§ **WHAT THE TASK REQUIRES**
Print out every line, exactly as written.

§ **DATASET ROWS**
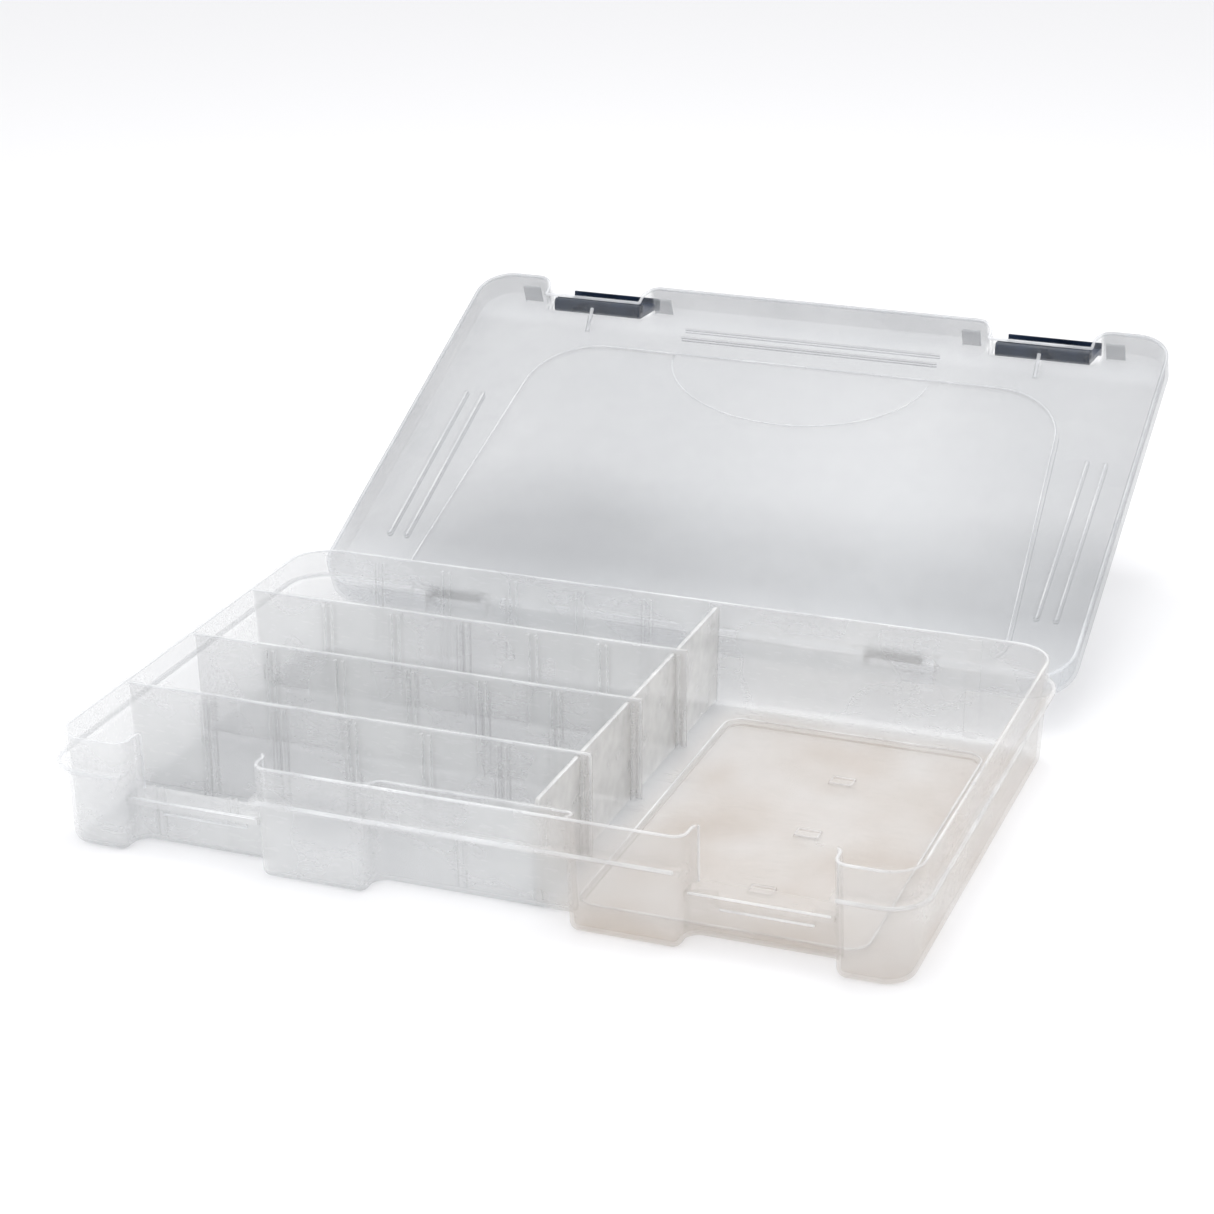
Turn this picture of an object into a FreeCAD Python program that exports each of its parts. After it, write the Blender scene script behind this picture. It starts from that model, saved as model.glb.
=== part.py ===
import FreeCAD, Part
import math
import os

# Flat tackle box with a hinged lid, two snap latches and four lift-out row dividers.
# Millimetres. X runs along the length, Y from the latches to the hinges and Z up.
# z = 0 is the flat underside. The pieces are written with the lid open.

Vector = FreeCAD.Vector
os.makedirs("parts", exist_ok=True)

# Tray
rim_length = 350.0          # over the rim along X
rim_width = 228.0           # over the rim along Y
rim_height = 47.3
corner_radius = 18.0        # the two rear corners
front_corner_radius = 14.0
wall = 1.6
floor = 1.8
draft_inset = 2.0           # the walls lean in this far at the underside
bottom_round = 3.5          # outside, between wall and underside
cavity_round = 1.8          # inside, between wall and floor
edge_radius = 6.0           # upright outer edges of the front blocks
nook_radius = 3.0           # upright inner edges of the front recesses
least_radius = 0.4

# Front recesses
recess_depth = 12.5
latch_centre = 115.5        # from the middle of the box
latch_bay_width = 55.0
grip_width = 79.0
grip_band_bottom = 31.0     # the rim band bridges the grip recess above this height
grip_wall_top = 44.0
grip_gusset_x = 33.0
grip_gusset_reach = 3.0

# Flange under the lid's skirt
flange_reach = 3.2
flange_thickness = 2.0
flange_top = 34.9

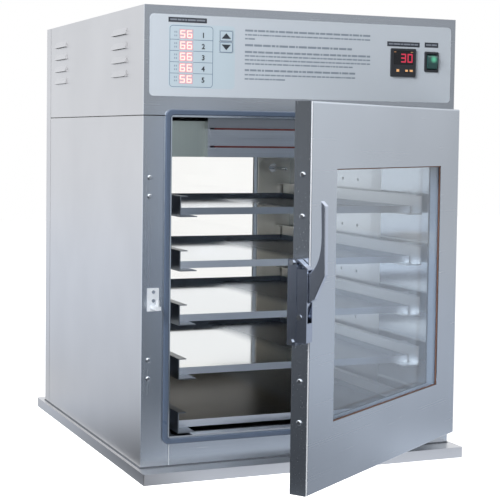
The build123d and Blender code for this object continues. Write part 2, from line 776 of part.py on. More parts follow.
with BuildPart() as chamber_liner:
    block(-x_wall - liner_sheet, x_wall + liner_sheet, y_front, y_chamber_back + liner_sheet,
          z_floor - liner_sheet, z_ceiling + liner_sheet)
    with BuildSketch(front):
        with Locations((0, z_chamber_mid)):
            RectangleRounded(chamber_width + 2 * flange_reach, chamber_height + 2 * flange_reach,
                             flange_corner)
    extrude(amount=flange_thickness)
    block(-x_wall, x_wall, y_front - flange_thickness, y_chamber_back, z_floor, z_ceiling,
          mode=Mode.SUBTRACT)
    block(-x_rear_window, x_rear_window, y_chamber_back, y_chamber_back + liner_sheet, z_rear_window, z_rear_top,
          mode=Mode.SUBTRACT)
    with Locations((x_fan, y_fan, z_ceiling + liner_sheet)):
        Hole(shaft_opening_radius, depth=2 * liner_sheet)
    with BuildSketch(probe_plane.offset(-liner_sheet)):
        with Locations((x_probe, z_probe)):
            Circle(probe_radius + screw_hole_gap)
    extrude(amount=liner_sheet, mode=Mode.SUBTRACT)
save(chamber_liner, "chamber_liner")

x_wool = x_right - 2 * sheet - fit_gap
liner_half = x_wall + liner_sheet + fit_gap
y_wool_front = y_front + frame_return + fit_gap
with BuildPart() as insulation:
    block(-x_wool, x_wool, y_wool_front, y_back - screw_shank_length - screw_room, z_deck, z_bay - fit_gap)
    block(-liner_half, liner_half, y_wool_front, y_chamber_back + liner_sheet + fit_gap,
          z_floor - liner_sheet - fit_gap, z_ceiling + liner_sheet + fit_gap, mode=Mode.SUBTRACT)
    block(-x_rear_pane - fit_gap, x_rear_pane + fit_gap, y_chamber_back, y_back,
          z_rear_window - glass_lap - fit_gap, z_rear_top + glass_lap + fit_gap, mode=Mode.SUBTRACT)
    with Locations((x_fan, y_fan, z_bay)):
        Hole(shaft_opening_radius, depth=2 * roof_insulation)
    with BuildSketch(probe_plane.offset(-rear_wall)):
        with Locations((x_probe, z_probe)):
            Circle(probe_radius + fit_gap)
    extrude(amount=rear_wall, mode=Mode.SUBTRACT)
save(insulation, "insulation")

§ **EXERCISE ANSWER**
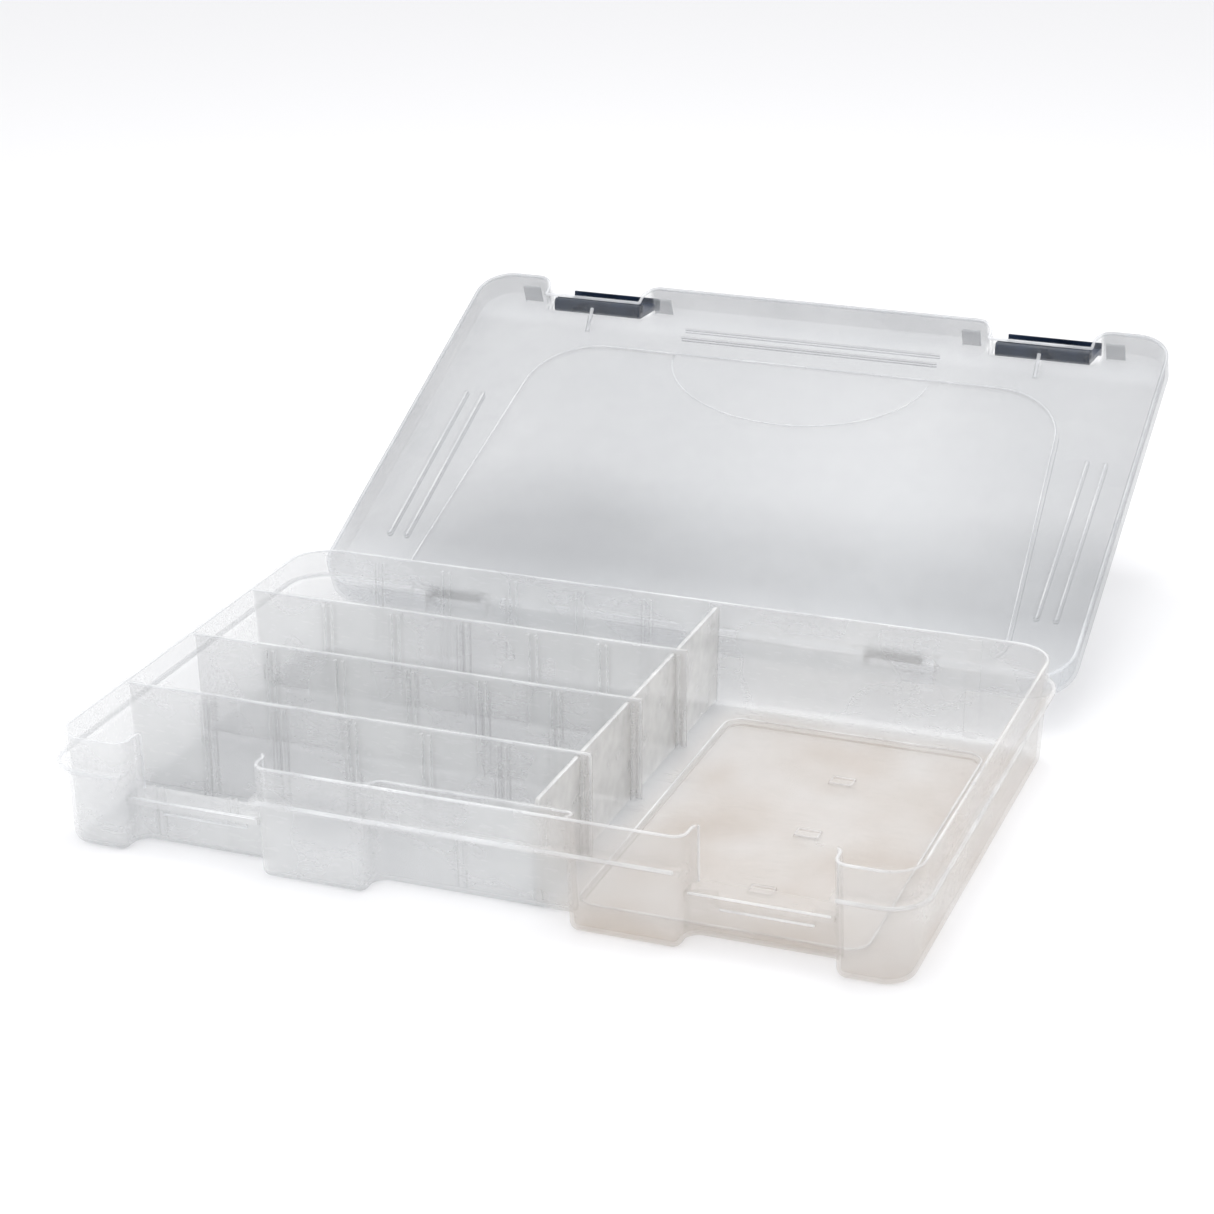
Turn this picture of an object into a FreeCAD Python program that exports each of its parts. After it, write the Blender scene script behind this picture. It starts from that model, saved as model.glb.
=== part.py ===
import FreeCAD, Part
import math
import os

# Flat tackle box with a hinged lid, two snap latches and four lift-out row dividers.
# Millimetres. X runs along the length, Y from the latches to the hinges and Z up.
# z = 0 is the flat underside. The pieces are written with the lid open.

Vector = FreeCAD.Vector
os.makedirs("parts", exist_ok=True)

# Tray
rim_length = 350.0          # over the rim along X
rim_width = 228.0           # over the rim along Y
rim_height = 47.3
corner_radius = 18.0        # the two rear corners
front_corner_radius = 14.0
wall = 1.6
floor = 1.8
draft_inset = 2.0           # the walls lean in this far at the underside
bottom_round = 3.5          # outside, between wall and underside
cavity_round = 1.8          # inside, between wall and floor
edge_radius = 6.0           # upright outer edges of the front blocks
nook_radius = 3.0           # upright inner edges of the front recesses
least_radius = 0.4

# Front recesses
recess_depth = 12.5
latch_centre = 115.5        # from the middle of the box
latch_bay_width = 55.0
grip_width = 79.0
grip_band_bottom = 31.0     # the rim band bridges the grip recess above this height
grip_wall_top = 44.0
grip_gusset_x = 33.0
grip_gusset_reach = 3.0

# Flange under the lid's skirt
flange_reach = 3.2
flange_thickness = 2.0
flange_top = 34.9

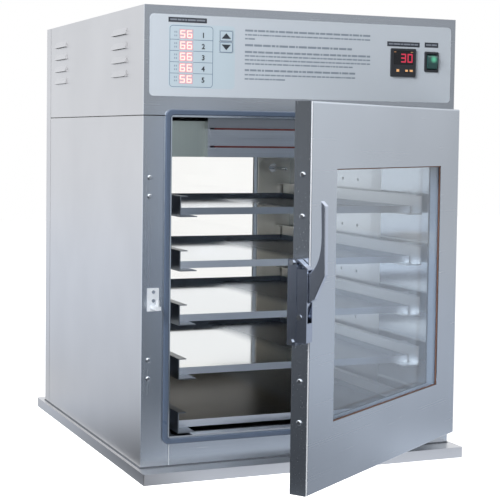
The build123d and Blender code for this object continues. Write part 2, from line 776 of part.py on. More parts follow.
with BuildPart() as chamber_liner:
    block(-x_wall - liner_sheet, x_wall + liner_sheet, y_front, y_chamber_back + liner_sheet,
          z_floor - liner_sheet, z_ceiling + liner_sheet)
    with BuildSketch(front):
        with Locations((0, z_chamber_mid)):
            RectangleRounded(chamber_width + 2 * flange_reach, chamber_height + 2 * flange_reach,
                             flange_corner)
    extrude(amount=flange_thickness)
    block(-x_wall, x_wall, y_front - flange_thickness, y_chamber_back, z_floor, z_ceiling,
          mode=Mode.SUBTRACT)
    block(-x_rear_window, x_rear_window, y_chamber_back, y_chamber_back + liner_sheet, z_rear_window, z_rear_top,
          mode=Mode.SUBTRACT)
    with Locations((x_fan, y_fan, z_ceiling + liner_sheet)):
        Hole(shaft_opening_radius, depth=2 * liner_sheet)
    with BuildSketch(probe_plane.offset(-liner_sheet)):
        with Locations((x_probe, z_probe)):
            Circle(probe_radius + screw_hole_gap)
    extrude(amount=liner_sheet, mode=Mode.SUBTRACT)
save(chamber_liner, "chamber_liner")

x_wool = x_right - 2 * sheet - fit_gap
liner_half = x_wall + liner_sheet + fit_gap
y_wool_front = y_front + frame_return + fit_gap
with BuildPart() as insulation:
    block(-x_wool, x_wool, y_wool_front, y_back - screw_shank_length - screw_room, z_deck, z_bay - fit_gap)
    block(-liner_half, liner_half, y_wool_front, y_chamber_back + liner_sheet + fit_gap,
          z_floor - liner_sheet - fit_gap, z_ceiling + liner_sheet + fit_gap, mode=Mode.SUBTRACT)
    block(-x_rear_pane - fit_gap, x_rear_pane + fit_gap, y_chamber_back, y_back,
          z_rear_window - glass_lap - fit_gap, z_rear_top + glass_lap + fit_gap, mode=Mode.SUBTRACT)
    with Locations((x_fan, y_fan, z_bay)):
        Hole(shaft_opening_radius, depth=2 * roof_insulation)
    with BuildSketch(probe_plane.offset(-rear_wall)):
        with Locations((x_probe, z_probe)):
            Circle(probe_radius + fit_gap)
    extrude(amount=rear_wall, mode=Mode.SUBTRACT)
save(insulation, "insulation")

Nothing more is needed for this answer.